A decent knowledge of programming languages is required, especially Python, Go, Ruby, Rust, and Scala with Apache Spark data store. Online cloud implementations like DataBricks and Amazon Glue are also relevant.
A data engineer should be knowledgeable in Software Development Life Cycle (SDLC) Continuous Development (CD), and Continuous Integration (CI) techniques. They should also know tools like Git, GitLab, and Jenkins.
Data engineers use SQL for performing ETL tasks within a relational database. SQL is ideal for use when the destination and data source are the same types of database.
Data engineers should be able to script in multiple languages. Along with Python. NET, R, Shell Scripting, and Perl are other popular programming languages. Because they enable you to work with MapReduce, a crucial Hadoop component, Java and Scala are essential.
Big Data Engineer Road Map
Becoming a big data engineer is not difficult. With determination and hard work, these steps can take you to your destination quickly.
Most of the above skills require years of education to acquire. A bachelor's degree in computer science, statistics or business data analysis, along with a master's degree in coding, statistics and data, are necessary to be a skilled data engineer. Most companies require a bachelor's degree for entry-level positions.
Experience is something nothing can replace. It is the most valuable asset for a big data engineer. Freelancing, interning and practising independently will give you practice. The more traditional way of getting it is to work as an entry-level data engineer. It directly affects your chances of getting a better position.
There are highly valued certifications that add to the skillsets of a prospective data engineer. Make sure you look out for the best certifications available on the market. One such course you can try is the Simplilearn's Big Data Engineer Masters Program.
Big data engineering is a suitable position for someone passionate about data, computer science, numbers and programming. It is not a cakewalk, but the work is worth it. You get to be a direct part of a company's growth journey.
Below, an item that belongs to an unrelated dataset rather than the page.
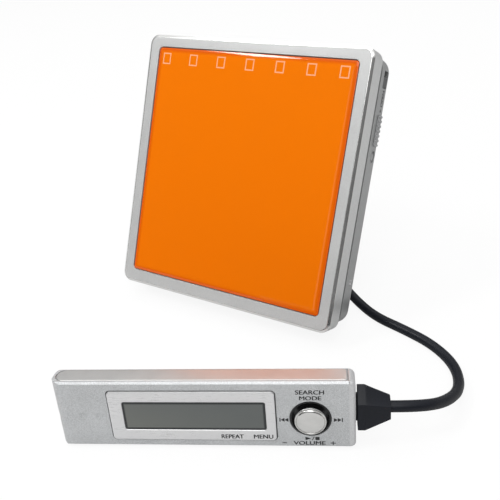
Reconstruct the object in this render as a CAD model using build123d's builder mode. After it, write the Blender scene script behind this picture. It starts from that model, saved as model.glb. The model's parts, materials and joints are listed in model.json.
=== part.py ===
"""Portable minidisc player leaning back on its lower edge, with its wired remote standing in front.

Millimetres, +Z up.  The player and the remote are each drawn in a plane of their own:
X runs along the width, Y up the height and Z out of the front face.
"""
from build123d import *
import os
from math import cos, pi, radians, sin, tan

os.makedirs("parts", exist_ok=True)

# ---- how the two units stand ------------------------------------------------
LEAN = 26.5                # the player leans back from upright, degrees
STICK_YAW = 24.6           # the remote is turned from the player's front, degrees
STICK_LEAN = 8.0           # the remote leans back, degrees
PLAYER_X, PLAYER_Y = -9.656, 18.735       # foot of the player's back, from the part's origin
STICK_DX, STICK_DY = -12.09, -67.77      # foot of the remote's left end, from the player's foot

# ---- the player's case, drawn round the disc it takes -----------------------
DISC_W, DISC_H, DISC_T = 68.0, 72.0, 5.0          # standard cartridge
CASE_SIDE, CASE_END = 2.8, 3.3           # from the cartridge to the case's faces, across and along
CASE_W, CASE_H, CASE_T = DISC_W + 2 * CASE_SIDE, DISC_H + 2 * CASE_END, 16.0
LID_R = 3.0                # corner radius of the lid's outline
FACE_BEVEL, FACE_BEVEL_DEEP = 0.8, 0.6
FRAME_SIDE, FRAME_TOP, FRAME_FOOT = 3.8, 3.6, 4.25   # face borders beside, over and under the panel
PANEL_GAP = 0.15
PANEL_T, PANEL_CROWN, PANEL_R = 1.0, 0.5, 1.4
LID_FOOT = 9.2             # height of the lid's lower edge above the back
LID_WALL, LID_SKIN, LID_PLATE = 1.1, 1.0, 0.4
REAR_INSET, REAR_R, REAR_TOP = 0.4, 4.5, 7.0
REAR_WALL, REAR_FLOOR, REAR_ROUND = 1.2, 0.8, 1.2
RIM_INSET, RIM_WALL, RIM_TOP = 1.2, 1.9, 8.6
CLEAR = 0.3                # working gap between pieces that move past each other
SLIP = 0.15                # side gap of a slider or a key in its window
RUN = 0.05                 # radial clearance of a pin or shaft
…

It is also incredible to watch meaning form out of vast amounts of data.
Simplilearn offers the Caltech Post Graduate Program In Data Science, in collaboration with Caltech and IBM, which is a great platform to get started on the journey to becoming a data scientist. You can also check out our Professional Certificate Program In Data Engineering to get started as a Data Engineer.
Frequently Asked Questions
1. What are data engineering skills?
Knowing big data frameworks and databases, creating data infrastructure, containers, and other topics are expected of big data engineers. Additionally, they must gain practical experience with software like Hadoop, Scala, HPCC, Storm, Rapidminer, Cloudera, SPSS, SAS, Excel, R, Python, Docker, Kubernetes, MapReduce, Pig, and others.
2. What do big data engineers do?
A big data engineer is IT role who key responsibilities include designing, building, testing, and maintaining complex data processing systems. They work with large data sets.
3. Do big data engineers code?
Most positions in data engineering require coding, which is a highly valued skill. Most employers desire applicants to have at least a fundamental understanding of programming languages like Python.
4. Does big data need programming?
Yes, big data requires programming skills. You need the basic knowledge of Java to learn Hadoop and spark. It’s also possible to learn spark coding in scala or python to acquire a better set of skills
5. Do data engineers use C++?
One of the fundamental programming languages that Data Engineers can use is C++. Large data sets and processing 1 GB of data per second can be done using C++. Data engineers can retrain the data this way and keep records consistent.